Nick Hakim New Album, COMETA, Out Now
Nick Hakim’s new album COMETA is out now. COMETA is truly a collaborative effort and the highlight for Hakim is having so many special guests from his community that play supportive roles–this talented roster of peers includes Alex G, Isaiah Barr, and DJ Dahi. Hakim refers to the bassist Kyle Myles as the glue that has held his musical life together for the past decade along with the pianist Jake Sherman, drummer Vishal Nayak, and guitarists Joe Harrison and Dylan Day. “Happen” includes Abe Rounds on drums and Alex G on piano, and “Slid Under” features Helado Negro on synths. Hakim’s younger brother, Danny Hakim, wrote the chords for “Perfume,” a sweet song about falling in love with someone’s scent, which he also plays acoustic guitar on.
The album title is the Spanish translation of “kite,” which is a symbol for elevation in Hakim’s personal life. He sees this as a really beautiful way to speak about feeling uplifted and gravitating toward the idea of being in your own orbit while everything else floats around you like comets in space. Hakim points to a specific lyric from “Happen” that fully encapsulates this concept: “A supernova/ Exploded and changed my world.”

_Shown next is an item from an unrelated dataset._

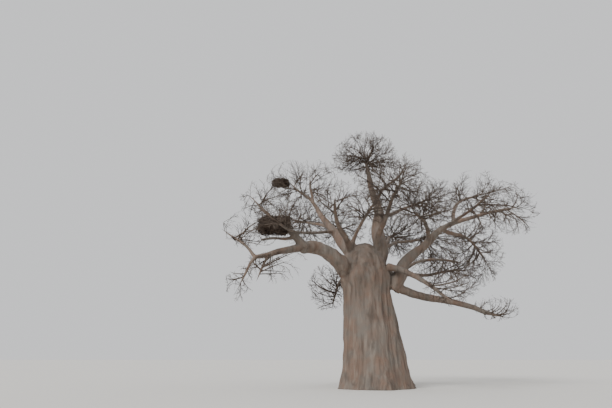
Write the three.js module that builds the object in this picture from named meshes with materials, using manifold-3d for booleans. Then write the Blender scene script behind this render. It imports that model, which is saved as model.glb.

COMETA is a collection of romantic songs that explore various iterations of love that are guided by the full scope of Hakim’s own personal experiences from the mutual love he shares with his community to embracing self-love and falling in love with someone in a way that made him feel like he was floating. “The common thread is I’m lucky to have a support system and love not just in a romantic way, but in friendship with the people that I have around me,” he explains. “It’s really about different lenses looking at moments where I felt captivated and then in moments where I was trying to tap into how someone else might have felt or how I wish I felt sometimes.”
This dizzying outer body sensation is another theme that anchors the album as Hakim uses the extreme distance between a kite and a comet as a metaphor for the depth of one’s love for someone else and being so humbled by it. After spending time reflecting on the misguided path of seeking validation from others, what he’s ultimately learned is that you lose parts of yourself in the process. “The key is to find that extremity of love for yourself,” Hakim says. “It’s about growing into someone you want to be; it’s about finding pure love within yourself when the world around us seems to be crumbling.”
Of all the instruments that he has mastered over the years, Hakim believes that singing is his strongest. When you listen to COMETA, it’s very clear that Hakim challenged himself as a vocalist as he seamlessly guides the listener through every song. While the presentation of his work is important, more than anything, Hakim wants the music to speak for itself. Without a doubt, it most certainly does. “I’m not making conceptual records, I’m reflecting in the moment,” he says. “Every single record that I’ve made is just a reflection of feeling into a certain space and dealing with beautiful and really difficult things that we all deal with. I’m just trying to observe things, create them, and make them into songs. I also just really love instruments, they have their own language, and I feel like it’s so fucking interesting… I would not know what I would be doing if it wasn’t for this.”